WHAT IS NEEDED: Transcribe only the lines of the listing below from the one holding "addPair('back_post', post(), gold);" through the one holding "bpy.context.view_layer.update()", inclusive, without any change.

GIVEN DATA:
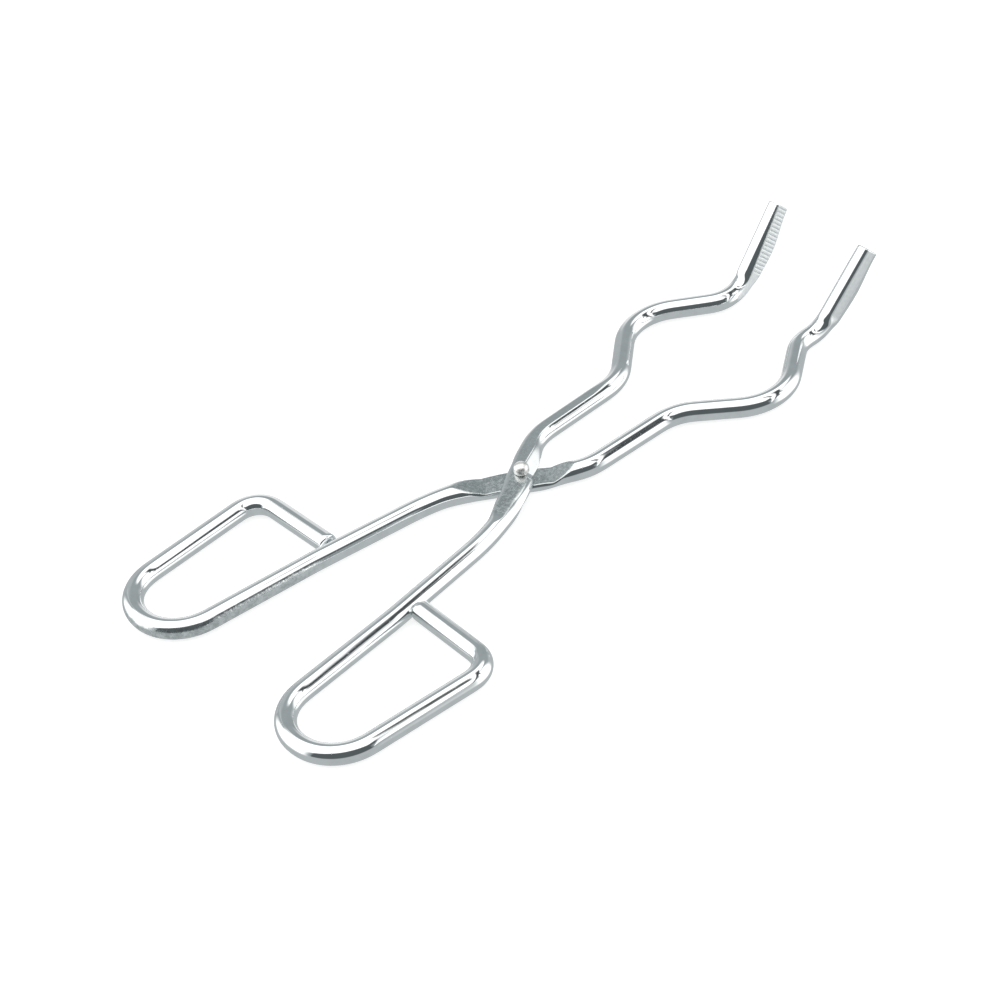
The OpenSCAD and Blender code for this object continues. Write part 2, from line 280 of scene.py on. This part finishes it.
def lower_blade(s):
    """The lower arm's section: its lap face is on top, and its right side flares below the rim."""
    blade, thin = bump(s, *LOWER_BLADE_ENDS), bump(s, *LOWER_THIN_ENDS)
    return {
        "wide_left": ROD_R + (BLADE_W / 2 - ROD_R) * blade,
        "wide_right": course(s, LOWER_RIGHT_WIDTH),
        "left": 2 + LOWER_LEFT_SQUARE * ease(LOWER_LEFT_GAIN * blade),
        "right": course(s, LOWER_RIGHT_POWER),
        "outer": ROD_R - (ROD_R - BLADE_TOP) * ease(LOWER_THIN_GAIN * thin),
        "outer_h": np.full_like(s, NO_CUT),
        "facet": np.full_like(s, NO_CUT),
        "rim": course(s, LOWER_RIM),
    }


def upper_blade(s):
    """The upper arm's section: its lap face is underneath, and a worn flat and a facet are on top."""
    climb = np.where(s > FACET_AT, FACET_CLIMB * (s - FACET_AT), FACET_RUNOUT * (FACET_AT - s))
    return {
        "wide_left": course(s, UPPER_LEFT_WIDTH),
        "wide_right": ROD_R + (BLADE_W / 2 - ROD_R) * bump(s, *UPPER_BLADE_ENDS),
        "left": course(s, UPPER_LEFT_POWER),
        "right": course(s, UPPER_RIGHT_POWER),
        "outer": course(s, UPPER_HEIGHT),
        "outer_h": course(s, UPPER_FLAT),
        "facet": BLADE_TOP - FACET_DROP + climb,
        "rim": np.full_like(s, BLADE_W),
    }


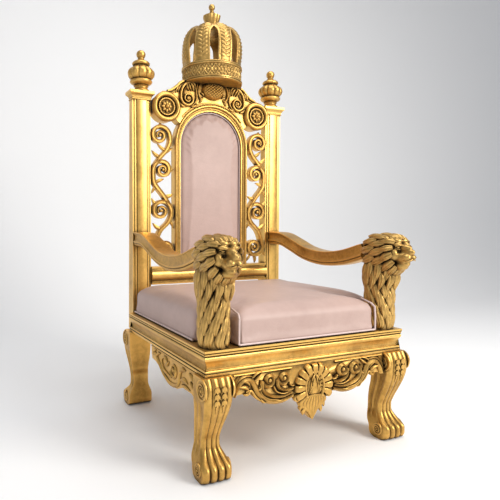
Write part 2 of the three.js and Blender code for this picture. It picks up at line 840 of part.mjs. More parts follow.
// Built about the axis of the column, standing on z = 0, looking along minus Y.
function lion() {
  const r = LION.columnRadius;
  const { rowHeight, lockRows, locksPerRow, lockProud, headCentre, maneLocks } = LION;
  // staggered rows of flame-shaped locks: crests and hollows trade places from row to row
  const staggered = (i, step, proud) => {
    const crest = (i + Math.floor(step / 2)) % 2 === 0;
    const atTip = step % 2 === 0;
    return crest === atTip ? 0 : proud;
  };
  const columnRings = Array.from({ length: 2 * lockRows + 1 }, (_, step) =>
    Array.from({ length: 2 * locksPerRow }, (_unused, i) => {
      const angle = (i / locksPerRow) * Math.PI;
      const reach = r + staggered(i, step, lockProud);
      return V(reach * Math.cos(angle), reach * Math.sin(angle), (step * rowHeight) / 2);
    }),
  );
  // the mane sweeps back from the face in locks: [y, radius across, radius up, proud]
  const maneLevels = [
    [-96, 42, 42, 0],
    [-76, 52, 54, 9],
    [-28, 58, 57, 11],
    [16, 56, 54, 11],
    [50, 40, 36, 8],
  ];
  const maneRings = maneLevels.map(([y, across, up, proud], step) =>
    Array.from({ length: 2 * maneLocks }, (_, i) => {
      const angle = (i / maneLocks) * Math.PI;
      const lift = (i + step) % 2 === 0 ? proud : 0;
      return V((across + lift) * Math.sin(angle), y, headCentre.z + (up + lift) * Math.cos(angle));
    }),
  );
  const head = ellipsoid([0, -64, 286], [45, 62, 54], 8, 6);
  const muzzle = ellipsoid([0, -122, 264], [33, 30, 21], 8, 5);
  const bridge = leaf(V(0, -84, 314), V(0, -LION.noseReach - 6, 280), V(0, -0.5, 0.86), 17, 4, 30);
  const chin = ellipsoid([0, -104, 240], [20, 28, 17], 6, 4);
  const throat = ellipsoid([0, -24, 222], [44, 52, 50], 8, 4);
  const body = join([loft(columnRings), loft(maneRings), throat, head, muzzle, bridge, chin]);
  const backLimit = ARM.frontY - GAP - LION.centreY;
  return cut(body, [box(-120, 120, backLimit, backLimit + 100, -10, 500)]);
}

// ---------------------------------------------------------------- cushion

function cushion() {
  const bottom = SEAT.railTop + GAP;
  const level = (inset, z) => {
    const side = CUSHION.halfWidth - inset;
    const front = CUSHION.frontY + inset;
    const back = CUSHION.backY - inset;
    const notchX = CUSHION.notchX - inset;
    const notchY = CUSHION.notchY + inset;
    const round = 12;
    const half = [
      [notchX - round, front],
      [notchX, front + round],
      [notchX, notchY],
      [side - round, notchY],
      [side, notchY + round],
      [side, back - round],
      [side - round, back],
    ];
    const other = [...half].reverse().map(([x, y]) => [-x, y]);
    return [...half, ...other].map(([x, y]) => V(x, y, z));
  };
  const crownLevel = CUSHION.crown;
  const rings = [
    level(4, bottom),
    level(0, bottom + 10),
    level(0, CUSHION.edgeTop - 8),
    level(10, CUSHION.edgeTop + 8),
    level(40, CUSHION.edgeTop + 24),
  ];
  return loft(rings, undefined, V(0, 420, crownLevel));
}

// ---------------------------------------------------------------- assembly

const throne = new THREE.Group();

function add(name, geometry, material) {
  const mesh = new THREE.Mesh(geometry, material);
  mesh.name = name;
  throne.add(mesh);
  return mesh;
}

function addPair(name, geometry, makeMaterial) {
  add(`left_${name}`, mirroredX(geometry), makeMaterial());
  add(`right_${name}`, geometry, makeMaterial());
}

add('front_seat_rail', frontRail(), gold());
addPair('side_seat_rail', sideRail(), gold);
add('rear_seat_rail', rearRail(), plainGold());
add('seat_board', seatBoard(), board());

const frontLeg = leg(LEG.front).translate(LEG.centreX, 0, 0);
addPair('front_leg', frontLeg, gold);
const rearLeg = leg(LEG.rear).rotateZ(Math.PI).translate(LEG.centreX, LEG.rearBackY, 0);
addPair('rear_leg', rearLeg, gold);

add('front_apron', frontApron(), gold());
addPair('side_apron', sideApron(), gold);

addPair('back_post', post(), gold);
addPair('finial', finial(), gold);

add('arch_frame', archFrame(), gold());
add('back_pad', pad(), blush());
add('rear_panel', rearPanel(), plainGold());
add('back_bottom_rail', backBottomRail(), gold());
addPair('scroll_panel', scrollPanel(), gold);
add('crest', crest(), gold());
addPair('rosette', rosette(), gold);
add('crown', crown(), gold());

addPair('arm', arm(), gold);
const lionStand = lion().translate(LION.centreX, LION.centreY, SEAT.railTop + GAP);
addPair('lion', lionStand, gold);
add('seat_cushion', cushion(), blush());

// stand the throne with its box centred on the origin
const bounds = new THREE.Box3().setFromObject(throne);
throne.position.y = -(bounds.min.y + bounds.max.y) / 2;

export default throne;
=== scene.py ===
"""A carved and gilded throne with lion arm supports, an arched pink back pad and an open crown."""

import math

import bmesh
import bpy
import numpy as np
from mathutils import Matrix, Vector


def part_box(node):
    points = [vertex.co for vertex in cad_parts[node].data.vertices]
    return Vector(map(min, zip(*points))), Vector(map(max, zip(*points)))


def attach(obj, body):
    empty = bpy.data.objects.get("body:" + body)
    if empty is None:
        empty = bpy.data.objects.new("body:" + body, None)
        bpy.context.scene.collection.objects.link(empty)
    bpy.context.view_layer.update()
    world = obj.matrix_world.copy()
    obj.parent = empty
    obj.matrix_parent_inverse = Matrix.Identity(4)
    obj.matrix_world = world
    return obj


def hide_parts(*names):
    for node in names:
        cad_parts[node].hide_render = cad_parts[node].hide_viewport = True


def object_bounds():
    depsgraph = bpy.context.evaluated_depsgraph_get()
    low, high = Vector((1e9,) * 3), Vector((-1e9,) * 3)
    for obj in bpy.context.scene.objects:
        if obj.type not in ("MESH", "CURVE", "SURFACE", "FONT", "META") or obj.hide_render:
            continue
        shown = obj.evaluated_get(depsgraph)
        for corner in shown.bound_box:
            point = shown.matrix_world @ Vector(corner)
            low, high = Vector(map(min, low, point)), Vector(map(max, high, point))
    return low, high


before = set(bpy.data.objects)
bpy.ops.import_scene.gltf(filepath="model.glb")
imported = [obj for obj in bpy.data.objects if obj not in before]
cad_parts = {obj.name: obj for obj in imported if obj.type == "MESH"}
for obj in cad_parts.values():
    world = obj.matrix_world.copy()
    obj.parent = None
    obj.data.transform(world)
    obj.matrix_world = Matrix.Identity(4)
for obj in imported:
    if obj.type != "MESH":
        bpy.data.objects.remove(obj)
CAD_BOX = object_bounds()

# Working measures are millimetres. X runs to the right seen from the front, Z up from the floor,
# and Y back from the front face of the seat rail.
MM = 0.001
ORIGIN_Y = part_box("front_seat_rail")[0][1]


# ------------------------------------------------------------------ curves


def bend(points, steps):
    """Even points on a smooth run through a few given ones (centripetal Catmull-Rom)."""
    p = np.array(points, float)
    p = np.vstack([2 * p[0] - p[1], p, 2 * p[-1] - p[-2]])
    fine = []
    for i in range(len(p) - 3):
        q = p[i : i + 4]
        t = np.concatenate([[0], np.cumsum(np.sqrt(np.linalg.norm(np.diff(q, axis=0), axis=1)) + 1e-9)])
        u = np.linspace(t[1], t[2], 24, endpoint=i == len(p) - 4)[:, None]
        a = [((t[k + 1] - u) * q[k] + (u - t[k]) * q[k + 1]) / (t[k + 1] - t[k]) for k in range(3)]
        b = [((t[k + 2] - u) * a[k] + (u - t[k]) * a[k + 1]) / (t[k + 2] - t[k]) for k in range(2)]
        fine.append(((t[2] - u) * b[0] + (u - t[1]) * b[1]) / (t[2] - t[1]))
    return even(np.vstack(fine), steps)


def even(line, steps):
    """The same line with steps + 1 evenly spaced points."""
    line = np.array(line, float)
    run = np.concatenate([[0], np.cumsum(np.linalg.norm(np.diff(line, axis=0), axis=1))])
    at = np.linspace(0, run[-1], steps + 1)
    return np.column_stack([np.interp(at, run, line[:, k]) for k in range(line.shape[1])])


def profile(points):
    """Function of one value that runs smoothly through (value, result) pairs."""
    xs, ys = np.array(points, float).T
    slopes = np.gradient(ys, xs)
    flat = np.sign(np.diff(ys))
    for i in range(1, len(xs) - 1):
        if flat[i - 1] != flat[i]:
            slopes[i] = 0

    def value(x):
        x = np.clip(np.asarray(x, float), xs[0], xs[-1])
        i = np.clip(np.searchsorted(xs, x) - 1, 0, len(xs) - 2)
        h = xs[i + 1] - xs[i]
        t = (x - xs[i]) / h
        return (
            (1 + 2 * t) * (1 - t) ** 2 * ys[i]
            + t * (1 - t) ** 2 * h * slopes[i]
            + t * t * (3 - 2 * t) * ys[i + 1]
            + t * t * (t - 1) * h * slopes[i + 1]
        )

    return value


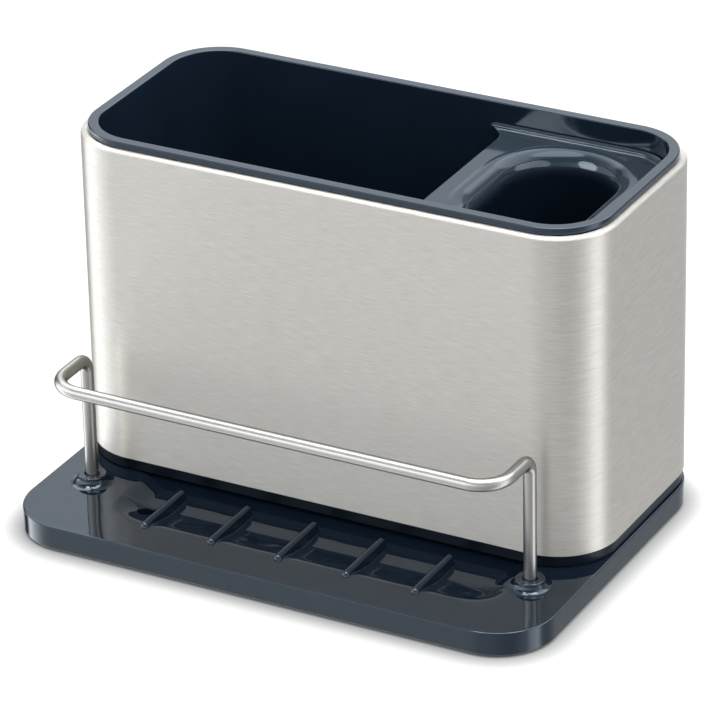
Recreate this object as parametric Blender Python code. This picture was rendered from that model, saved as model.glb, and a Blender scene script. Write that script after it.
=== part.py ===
"""Sink caddy: a moulded base tray with a wire rail, and a steel sleeve that holds a liner and a brush cup.

Metres, +Z up. The origin is on the counter under the middle of the tray. The front faces -Y.
"""

import math

import bmesh
import bpy

# Seating and lift-out clearances, and how far a shape runs into or past the one that it joins or cuts
GAP = 0.0003
LOOSE_FIT = 0.0005
OVERRUN = 0.0006
LEAST_CORNER = 0.0003

# Base tray
TRAY_WIDTH = 0.205
SHELF_DEPTH = 0.0486
TRAY_WALL_HEIGHT = 0.0086
TRAY_FRONT_RADIUS = 0.0215
TRAY_BACK_CORNER_EASE = 0.0015
TRAY_EDGE_ROUND = 0.0004
RECESS_DEPTH = 0.0036
RECESS_WALL = 0.0024

# Gutter sunk in the front shelf, with a long ramp in front and short ones at its ends
GUTTER_DEPTH = 0.0017
GUTTER_END_MARGIN = 0.033
GUTTER_FRONT_MARGIN = 0.0297
GUTTER_FRONT_RAMP = 0.0133
GUTTER_END_RAMP = 0.005
GUTTER_RADIUS = 0.008

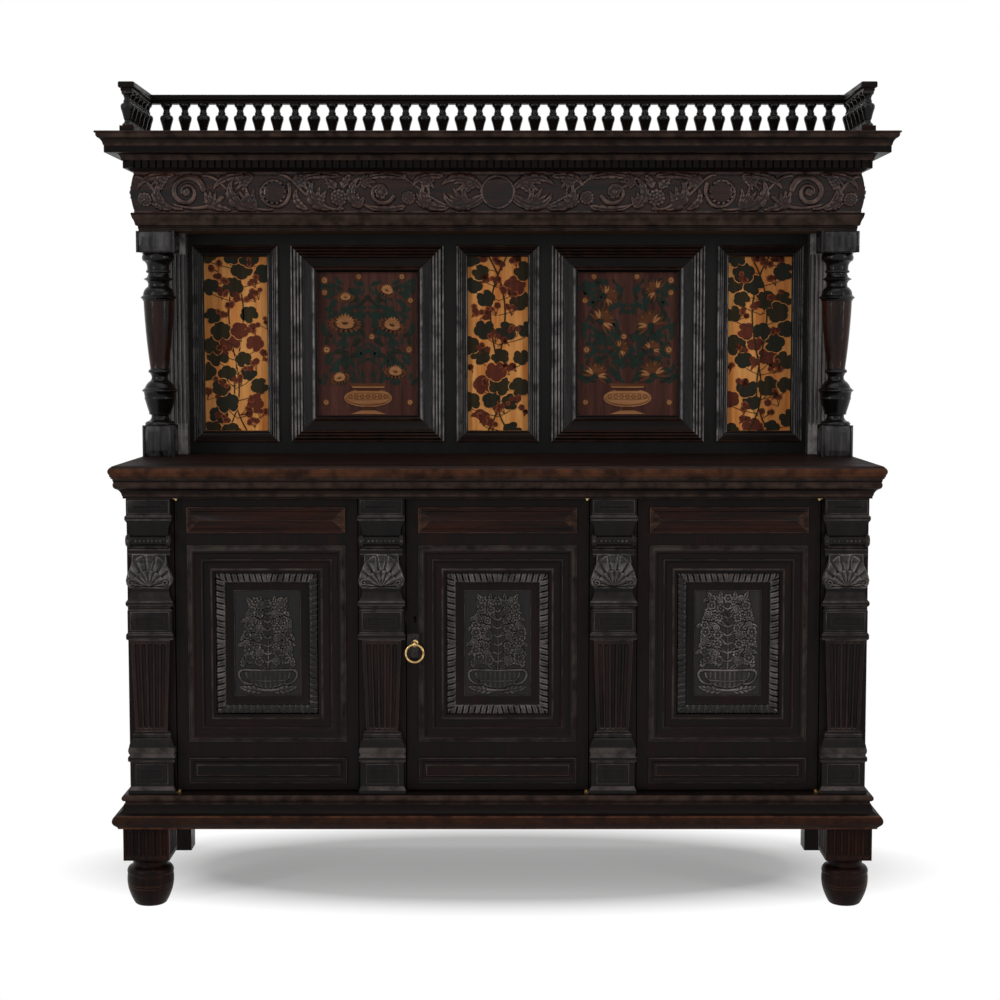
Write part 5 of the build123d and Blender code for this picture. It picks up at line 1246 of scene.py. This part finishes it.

SOLUTION TO THE PROBLEM:
addPair('back_post', post(), gold);
addPair('finial', finial(), gold);

add('arch_frame', archFrame(), gold());
add('back_pad', pad(), blush());
add('rear_panel', rearPanel(), plainGold());
add('back_bottom_rail', backBottomRail(), gold());
addPair('scroll_panel', scrollPanel(), gold);
add('crest', crest(), gold());
addPair('rosette', rosette(), gold);
add('crown', crown(), gold());

addPair('arm', arm(), gold);
const lionStand = lion().translate(LION.centreX, LION.centreY, SEAT.railTop + GAP);
addPair('lion', lionStand, gold);
add('seat_cushion', cushion(), blush());

// stand the throne with its box centred on the origin
const bounds = new THREE.Box3().setFromObject(throne);
throne.position.y = -(bounds.min.y + bounds.max.y) / 2;

export default throne;
=== scene.py ===
"""A carved and gilded throne with lion arm supports, an arched pink back pad and an open crown."""

import math

import bmesh
import bpy
import numpy as np
from mathutils import Matrix, Vector


def part_box(node):
    points = [vertex.co for vertex in cad_parts[node].data.vertices]
    return Vector(map(min, zip(*points))), Vector(map(max, zip(*points)))


def attach(obj, body):
    empty = bpy.data.objects.get("body:" + body)
    if empty is None:
        empty = bpy.data.objects.new("body:" + body, None)
        bpy.context.scene.collection.objects.link(empty)
    bpy.context.view_layer.update()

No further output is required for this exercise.